Personal information
- Full name: William McEwan
- Born: 1872 Musselburgh, Scotland
- Died: 2 May 1931 (aged 58) Formby, Lancashire, England
- Sporting nationality: Scotland

Career
- Status: Professional

Best results in major championships
- Masters Tournament: DNP
- PGA Championship: DNP
- U.S. Open: DNP
- The Open Championship: 9th: 1890

= Willie McEwan (golfer) =

Scottish professional golfer

William McEwan (1872 – 2 May 1931) was a Scottish professional golfer. McEwan placed ninth in the 1890 Open Championship which was held 11 September at Prestwick Golf Club in Prestwick, South Ayrshire, Scotland. His share of the purse was £1.

==Early life==
William McEwan was born in 1872, the son of Peter McEwan Sr.

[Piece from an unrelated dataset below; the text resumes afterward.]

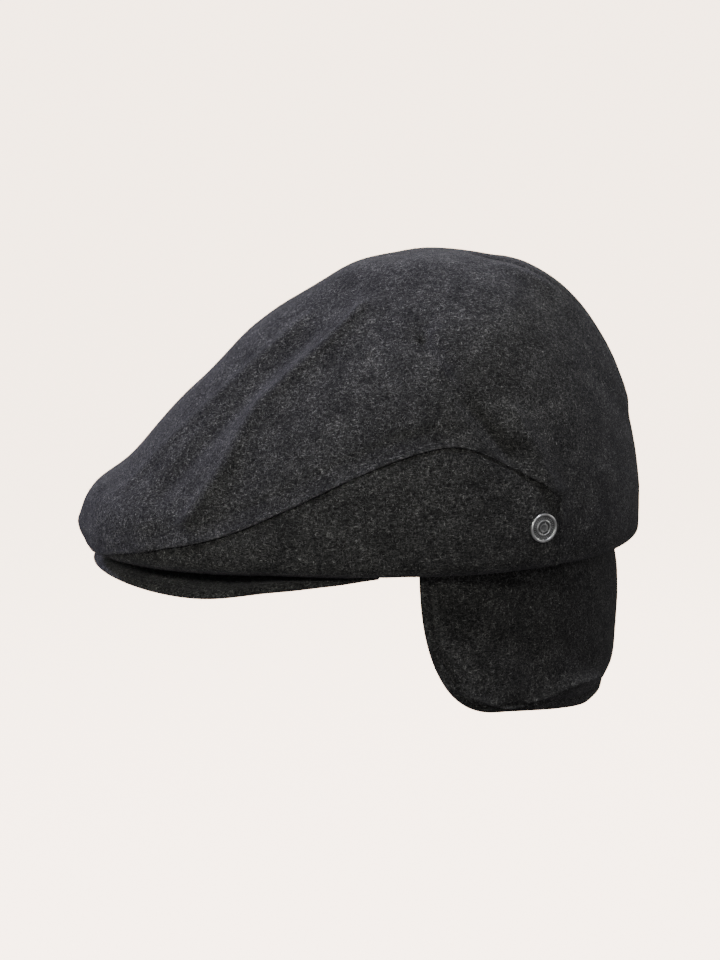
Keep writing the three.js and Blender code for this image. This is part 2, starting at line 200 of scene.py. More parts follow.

==1890 Open Championship==
McEwan had rounds of 87-87=174 and finished in ninth place, winning £1 in prize money. John Ball won the Championship, three strokes ahead of Willie Fernie and Archie Simpson. Ball was both the first Englishman to win the Open and the first amateur to win it.

==Death==
McEwan died on 2 May 1931, aged 58, while playing golf at Formby Golf Club at Formby, England, where he was the professional.